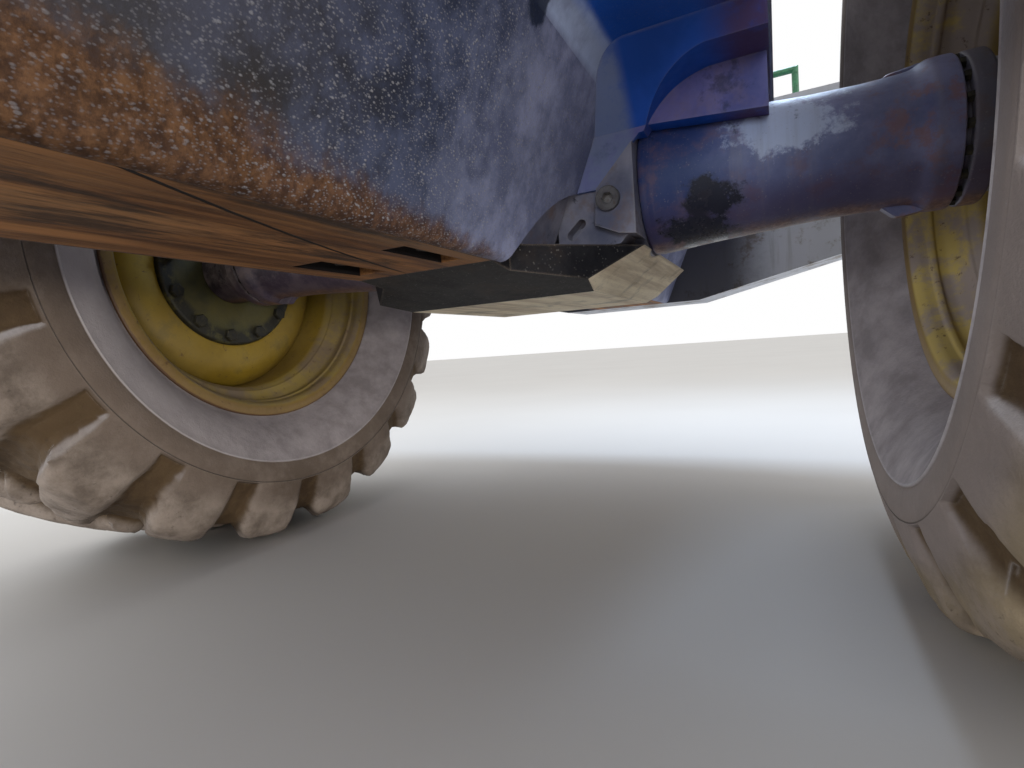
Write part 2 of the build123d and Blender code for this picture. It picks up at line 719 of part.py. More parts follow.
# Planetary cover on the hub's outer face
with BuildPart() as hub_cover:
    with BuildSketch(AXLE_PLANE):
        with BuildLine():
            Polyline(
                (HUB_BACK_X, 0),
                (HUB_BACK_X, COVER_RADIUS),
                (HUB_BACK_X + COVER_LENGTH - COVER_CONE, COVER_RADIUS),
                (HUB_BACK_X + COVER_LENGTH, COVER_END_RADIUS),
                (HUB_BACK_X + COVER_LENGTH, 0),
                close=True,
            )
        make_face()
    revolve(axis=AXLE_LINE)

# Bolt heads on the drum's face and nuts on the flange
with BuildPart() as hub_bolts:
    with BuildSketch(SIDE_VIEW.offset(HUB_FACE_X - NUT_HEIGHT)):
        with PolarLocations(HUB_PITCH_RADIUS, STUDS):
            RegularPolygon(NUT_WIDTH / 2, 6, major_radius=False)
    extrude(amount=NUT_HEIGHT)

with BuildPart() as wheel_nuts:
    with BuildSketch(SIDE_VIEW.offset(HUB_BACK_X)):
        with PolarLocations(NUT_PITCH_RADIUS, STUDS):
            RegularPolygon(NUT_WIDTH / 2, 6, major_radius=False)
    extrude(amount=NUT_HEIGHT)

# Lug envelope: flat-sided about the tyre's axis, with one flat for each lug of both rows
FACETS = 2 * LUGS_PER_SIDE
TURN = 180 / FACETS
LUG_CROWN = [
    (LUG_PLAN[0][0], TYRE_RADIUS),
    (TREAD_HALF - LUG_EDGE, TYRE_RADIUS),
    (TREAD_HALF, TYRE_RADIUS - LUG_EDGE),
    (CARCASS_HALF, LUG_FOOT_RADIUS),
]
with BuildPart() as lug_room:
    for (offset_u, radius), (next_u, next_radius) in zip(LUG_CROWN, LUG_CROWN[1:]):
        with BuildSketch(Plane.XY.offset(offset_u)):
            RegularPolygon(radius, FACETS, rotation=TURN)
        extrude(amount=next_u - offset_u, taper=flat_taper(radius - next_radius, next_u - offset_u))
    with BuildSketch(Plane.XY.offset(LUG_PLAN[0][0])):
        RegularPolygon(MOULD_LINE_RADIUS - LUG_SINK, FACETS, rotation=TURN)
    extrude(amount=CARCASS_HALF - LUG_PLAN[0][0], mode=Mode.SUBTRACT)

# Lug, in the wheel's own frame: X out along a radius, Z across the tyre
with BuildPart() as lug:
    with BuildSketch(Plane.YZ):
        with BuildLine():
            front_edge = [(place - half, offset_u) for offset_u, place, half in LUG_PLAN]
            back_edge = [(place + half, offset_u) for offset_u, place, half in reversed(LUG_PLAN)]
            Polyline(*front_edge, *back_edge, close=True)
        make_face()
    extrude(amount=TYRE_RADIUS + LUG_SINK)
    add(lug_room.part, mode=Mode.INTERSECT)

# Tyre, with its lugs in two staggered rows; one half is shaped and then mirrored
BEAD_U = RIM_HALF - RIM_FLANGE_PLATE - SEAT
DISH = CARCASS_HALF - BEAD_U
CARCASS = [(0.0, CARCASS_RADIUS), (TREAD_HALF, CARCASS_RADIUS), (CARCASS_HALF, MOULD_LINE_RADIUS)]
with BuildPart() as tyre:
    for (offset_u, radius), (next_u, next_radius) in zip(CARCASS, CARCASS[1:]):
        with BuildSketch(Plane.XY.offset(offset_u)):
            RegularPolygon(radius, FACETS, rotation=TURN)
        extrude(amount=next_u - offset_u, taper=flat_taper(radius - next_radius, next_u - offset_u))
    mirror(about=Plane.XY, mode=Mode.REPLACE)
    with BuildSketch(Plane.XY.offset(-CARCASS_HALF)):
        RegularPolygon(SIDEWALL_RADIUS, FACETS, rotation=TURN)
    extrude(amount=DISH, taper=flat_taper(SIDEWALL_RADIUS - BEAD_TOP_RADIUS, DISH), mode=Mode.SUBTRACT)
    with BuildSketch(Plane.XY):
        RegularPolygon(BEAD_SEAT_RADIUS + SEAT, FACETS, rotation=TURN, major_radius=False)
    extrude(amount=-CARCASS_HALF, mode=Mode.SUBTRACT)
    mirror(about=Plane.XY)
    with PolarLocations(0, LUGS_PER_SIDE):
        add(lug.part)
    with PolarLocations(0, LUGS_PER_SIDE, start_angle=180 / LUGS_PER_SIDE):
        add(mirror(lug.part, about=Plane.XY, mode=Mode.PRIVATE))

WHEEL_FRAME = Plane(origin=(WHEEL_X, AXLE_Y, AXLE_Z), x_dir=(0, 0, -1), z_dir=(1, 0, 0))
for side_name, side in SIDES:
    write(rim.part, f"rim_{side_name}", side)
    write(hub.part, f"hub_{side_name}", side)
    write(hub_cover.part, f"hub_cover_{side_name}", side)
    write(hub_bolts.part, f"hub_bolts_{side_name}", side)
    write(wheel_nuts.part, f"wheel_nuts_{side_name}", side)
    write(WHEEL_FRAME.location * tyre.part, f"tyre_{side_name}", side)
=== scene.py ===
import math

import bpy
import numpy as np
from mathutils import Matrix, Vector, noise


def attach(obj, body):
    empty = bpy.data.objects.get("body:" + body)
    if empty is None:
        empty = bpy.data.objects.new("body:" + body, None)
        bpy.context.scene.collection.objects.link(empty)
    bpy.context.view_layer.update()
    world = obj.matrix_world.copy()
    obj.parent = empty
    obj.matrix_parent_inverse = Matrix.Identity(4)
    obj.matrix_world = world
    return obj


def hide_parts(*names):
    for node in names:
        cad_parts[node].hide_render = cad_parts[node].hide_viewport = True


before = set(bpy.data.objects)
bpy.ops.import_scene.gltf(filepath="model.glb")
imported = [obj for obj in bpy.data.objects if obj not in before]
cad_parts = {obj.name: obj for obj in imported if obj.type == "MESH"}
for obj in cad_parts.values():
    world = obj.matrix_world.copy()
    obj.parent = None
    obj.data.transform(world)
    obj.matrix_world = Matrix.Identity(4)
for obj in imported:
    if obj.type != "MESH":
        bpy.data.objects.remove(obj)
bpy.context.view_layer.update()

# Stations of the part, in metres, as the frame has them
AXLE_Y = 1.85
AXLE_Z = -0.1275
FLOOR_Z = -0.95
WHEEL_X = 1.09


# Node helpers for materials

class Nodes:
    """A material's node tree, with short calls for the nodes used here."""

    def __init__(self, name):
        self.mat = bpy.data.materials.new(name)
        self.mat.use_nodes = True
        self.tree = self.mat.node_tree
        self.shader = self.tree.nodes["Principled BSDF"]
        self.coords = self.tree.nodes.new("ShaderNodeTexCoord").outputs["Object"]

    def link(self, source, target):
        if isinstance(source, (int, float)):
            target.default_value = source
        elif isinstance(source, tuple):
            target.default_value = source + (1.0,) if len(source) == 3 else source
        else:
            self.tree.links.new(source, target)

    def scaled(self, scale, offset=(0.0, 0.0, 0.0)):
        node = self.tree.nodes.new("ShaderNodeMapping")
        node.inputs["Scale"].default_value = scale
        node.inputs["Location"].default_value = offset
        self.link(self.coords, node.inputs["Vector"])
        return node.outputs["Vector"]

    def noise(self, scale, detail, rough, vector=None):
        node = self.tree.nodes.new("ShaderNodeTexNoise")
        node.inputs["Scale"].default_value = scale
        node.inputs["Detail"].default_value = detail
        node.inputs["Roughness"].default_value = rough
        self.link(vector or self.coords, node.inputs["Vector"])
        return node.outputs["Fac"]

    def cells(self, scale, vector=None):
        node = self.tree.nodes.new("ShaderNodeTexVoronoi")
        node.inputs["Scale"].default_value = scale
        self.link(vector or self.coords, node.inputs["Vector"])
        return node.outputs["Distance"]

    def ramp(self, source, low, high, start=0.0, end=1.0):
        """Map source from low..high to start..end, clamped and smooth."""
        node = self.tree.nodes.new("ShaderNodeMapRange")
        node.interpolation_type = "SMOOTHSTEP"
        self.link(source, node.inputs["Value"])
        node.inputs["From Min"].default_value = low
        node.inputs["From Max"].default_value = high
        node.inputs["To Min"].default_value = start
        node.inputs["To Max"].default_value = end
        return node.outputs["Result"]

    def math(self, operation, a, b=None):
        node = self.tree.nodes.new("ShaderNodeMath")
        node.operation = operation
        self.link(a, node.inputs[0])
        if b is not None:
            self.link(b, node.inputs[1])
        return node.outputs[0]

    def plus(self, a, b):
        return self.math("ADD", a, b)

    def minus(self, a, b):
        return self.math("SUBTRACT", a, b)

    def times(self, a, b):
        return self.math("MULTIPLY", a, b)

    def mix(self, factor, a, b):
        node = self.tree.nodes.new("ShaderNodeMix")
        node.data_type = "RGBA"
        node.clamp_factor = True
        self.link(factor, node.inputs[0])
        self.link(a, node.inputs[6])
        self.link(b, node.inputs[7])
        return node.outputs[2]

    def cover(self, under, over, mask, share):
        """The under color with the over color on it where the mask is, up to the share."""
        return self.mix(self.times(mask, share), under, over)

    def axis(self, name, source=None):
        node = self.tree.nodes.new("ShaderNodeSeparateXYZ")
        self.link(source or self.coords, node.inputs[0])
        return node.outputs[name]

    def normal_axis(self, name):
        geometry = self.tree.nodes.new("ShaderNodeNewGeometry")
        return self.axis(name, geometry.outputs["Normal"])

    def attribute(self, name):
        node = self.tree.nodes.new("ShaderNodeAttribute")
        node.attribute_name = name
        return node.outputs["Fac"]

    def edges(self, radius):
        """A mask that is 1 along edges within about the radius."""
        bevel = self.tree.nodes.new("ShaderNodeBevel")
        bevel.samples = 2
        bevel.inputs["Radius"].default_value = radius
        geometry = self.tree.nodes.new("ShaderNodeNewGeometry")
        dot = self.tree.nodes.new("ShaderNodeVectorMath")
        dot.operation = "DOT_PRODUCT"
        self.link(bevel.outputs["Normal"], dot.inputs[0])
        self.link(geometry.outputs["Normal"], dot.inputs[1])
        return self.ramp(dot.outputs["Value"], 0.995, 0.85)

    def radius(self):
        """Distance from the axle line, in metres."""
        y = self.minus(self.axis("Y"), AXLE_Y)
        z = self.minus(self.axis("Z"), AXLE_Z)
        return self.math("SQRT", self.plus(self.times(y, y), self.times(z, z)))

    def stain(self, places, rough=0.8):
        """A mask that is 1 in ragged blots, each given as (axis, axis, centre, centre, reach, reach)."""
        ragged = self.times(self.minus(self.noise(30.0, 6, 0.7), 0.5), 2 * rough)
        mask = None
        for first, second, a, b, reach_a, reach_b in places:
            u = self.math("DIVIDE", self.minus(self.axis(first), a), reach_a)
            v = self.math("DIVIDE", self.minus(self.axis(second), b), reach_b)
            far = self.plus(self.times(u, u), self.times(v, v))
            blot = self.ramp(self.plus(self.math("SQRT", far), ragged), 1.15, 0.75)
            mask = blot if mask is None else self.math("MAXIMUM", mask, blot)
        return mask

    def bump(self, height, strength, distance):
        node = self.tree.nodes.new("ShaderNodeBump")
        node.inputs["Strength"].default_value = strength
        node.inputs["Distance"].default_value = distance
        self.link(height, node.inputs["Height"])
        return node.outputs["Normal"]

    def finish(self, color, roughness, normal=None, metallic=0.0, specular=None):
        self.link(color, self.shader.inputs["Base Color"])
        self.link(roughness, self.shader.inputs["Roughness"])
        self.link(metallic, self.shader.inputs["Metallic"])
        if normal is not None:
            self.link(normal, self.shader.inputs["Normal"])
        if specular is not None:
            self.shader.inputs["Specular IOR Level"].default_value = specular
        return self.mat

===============

> [STATED EXERCISE]: Restate the first line and every line after it, word for word, stopping once the line with "revolve(axis=AXLE_LINE)" is done.

> [EXERCISE ANSWER]:
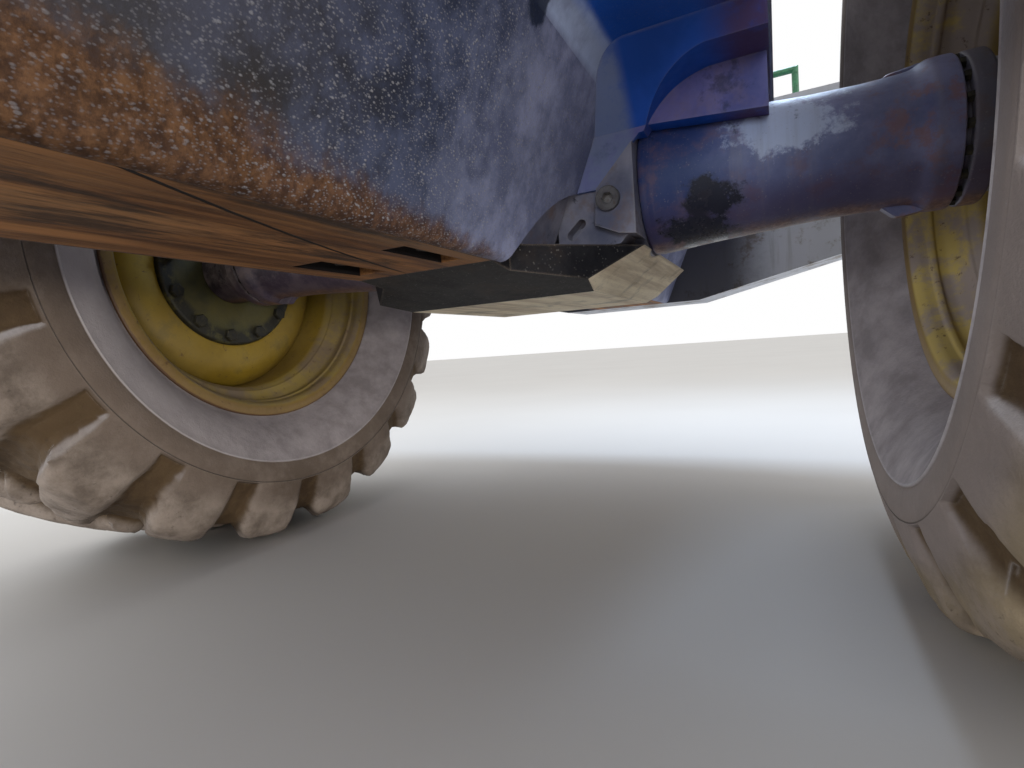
Write part 2 of the build123d and Blender code for this picture. It picks up at line 719 of part.py. More parts follow.
# Planetary cover on the hub's outer face
with BuildPart() as hub_cover:
    with BuildSketch(AXLE_PLANE):
        with BuildLine():
            Polyline(
                (HUB_BACK_X, 0),
                (HUB_BACK_X, COVER_RADIUS),
                (HUB_BACK_X + COVER_LENGTH - COVER_CONE, COVER_RADIUS),
                (HUB_BACK_X + COVER_LENGTH, COVER_END_RADIUS),
                (HUB_BACK_X + COVER_LENGTH, 0),
                close=True,
            )
        make_face()
    revolve(axis=AXLE_LINE)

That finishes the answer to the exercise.